Bradford Sturtevant
Joseph E. Cates
Graduate Aeronaut. Labs., California Inst. of Technol., Caltech 301-46, Pasadena, CA 91125
Hiroo Kanamori
California Inst. of Technol., Pasadena, CA 91125
Seismographs are sufficiently sensitive to detect ground motions induced by atmospheric pressure waves, so seismic networks have the potential to monitor sonic booms over large areas of the United States. They are especially well suited for the analysis of long-range sonic-boom propagation. Ground motion or displacement data provide accurate arrival times and useful estimates of wave amplitude and waveform. The instrumentation is most sensitive to the disturbance produced by the arrival of sonic booms at the measuring station, thus serving as sonic-boom event recorders, but seismographs have also detected seismic waves remotely generated by anomalous coupling of sonic boom into soil.
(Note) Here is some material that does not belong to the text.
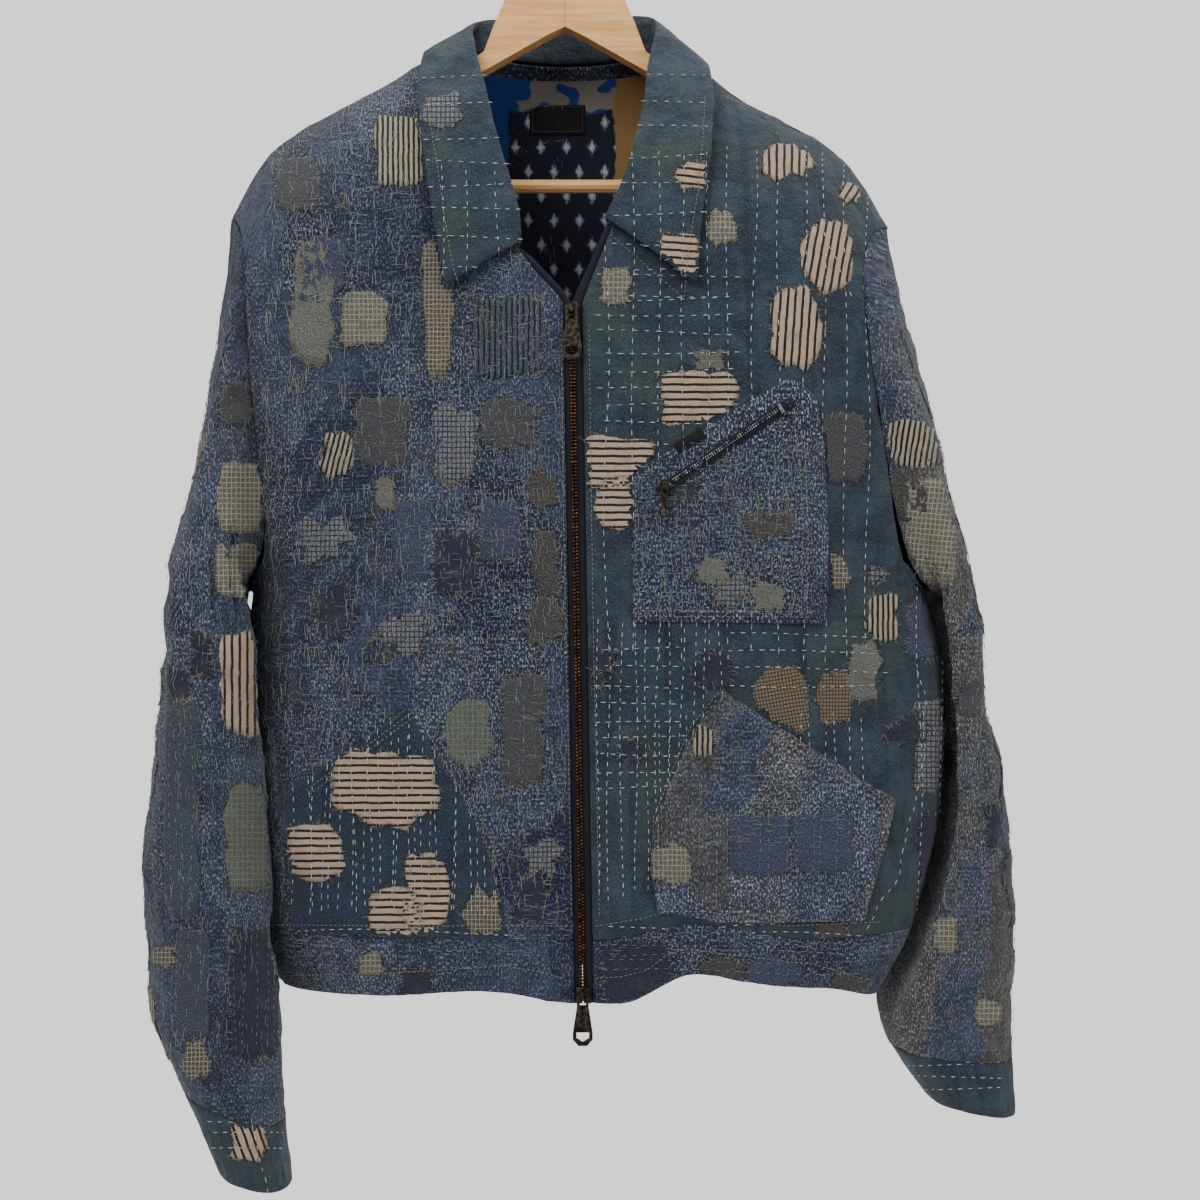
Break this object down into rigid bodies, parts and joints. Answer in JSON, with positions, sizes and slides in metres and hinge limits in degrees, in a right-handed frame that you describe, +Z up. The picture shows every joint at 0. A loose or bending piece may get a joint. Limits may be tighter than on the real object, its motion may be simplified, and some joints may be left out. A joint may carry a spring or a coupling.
{
  "type": "patched boro jacket on a wooden clothes hanger",
  "caption": "Short zipped jacket of mended indigo cottons with a turned-down collar, patch pockets and two sleeves, hanging open-necked on a wooden hanger.",
  "frame": {"origin": "inside top of the hanger's hook, where a rail carries it", "axes": "+Z up, the jacket's front faces -Y, +X towards the wearer's left"},
  "size_m": [0.6332, 0.2041, 0.9782],
  "materials": {
    "boro_heather": "matte indigo and grey woven cotton with visible mending",
    "boro_teal": "matte teal-indigo cotton with white running stitches",
    "kasuri_lining": "matte navy kasuri cotton",
    "label": "bare black woven tape",
    "zip_tape": "navy twill tape",
    "copper_teeth": "copper-coloured metal teeth, semi-bright",
    "antique_metal": "antique finish, satin",
    "steel_wire": "bright plated wire",
    "beech": "clear lacquered beech"
  },
  "bodies": {
    "jacket": {"back_panel": "boro_heather", "chest_pocket": "boro_heather", "chest_zip_slider": "antique_metal", "chest_zip_stop": "steel_wire", "chest_zip_tape": "zip_tape", "collar": "boro_teal", "cuff_left": "boro_teal", "cuff_right": "boro_teal", "front_left": "boro_teal", "front_right": "boro_heather", "hand_pocket_left": "boro_heather", "hand_pocket_right": "boro_heather", "hanger_arm_left": "beech", "hanger_arm_right": "beech", "hanger_bar": "beech", "hanger_hook": "steel_wire", "hem_band_back": "boro_heather", "hem_band_left": "boro_heather", "hem_band_right": "boro_heather", "hook_ferrule": "steel_wire", "neck_label": "label", "neck_lining": "kasuri_lining", "pocket_tab": "label", "sleeve_left": "boro_heather", "sleeve_right": "boro_heather", "zip_chain": "copper_teeth", "zip_slider_bottom": "antique_metal", "zip_slider_top": "antique_metal", "zip_tape_left": "zip_tape", "zip_tape_right": "zip_tape"},
    "pull_bottom": {"zip_pull_bottom": "antique_metal"},
    "pull_top": {"zip_pull_top": "antique_metal"},
    "pull_chest": {"chest_pull": "antique_metal"}
  },
  "joints": [
    {"name": "pull_bottom_swing", "type": "hinge", "parent": "jacket", "child": "pull_bottom", "pos_m": [0.01413, -0.07758, -0.8323], "axis": [-1, 0, 0], "range_deg": [0, 160]},
    {"name": "pull_top_swing", "type": "hinge", "parent": "jacket", "child": "pull_top", "pos_m": [0.00651, -0.08779, -0.3517], "axis": [-1, 0, 0], "range_deg": [0, 160]},
    {"name": "pull_chest_swing", "type": "hinge", "parent": "jacket", "child": "pull_chest", "pos_m": [0.07108, -0.09159, -0.47709], "axis": [-1, 0, 0], "range_deg": [0, 160]}
  ]
}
Direct and indirect sonic booms from aircraft operations are routinely detected by the Southern California Seismic Network which consists of 250 seismic stations covering 50 000 sq km. Indirect booms from space shuttle landings has been observed at ranges of hundreds of kilometers from the flight path. Data from the network identified ``mystery booms'' heard in 1992--93 to be long-range indirect sonic booms from offshore operations. Sonic booms generated by space shuttle reentry at Mach 20 and by meteoritic entries into the atmosphere have been detected by seismic networks in the Northwest and Canada.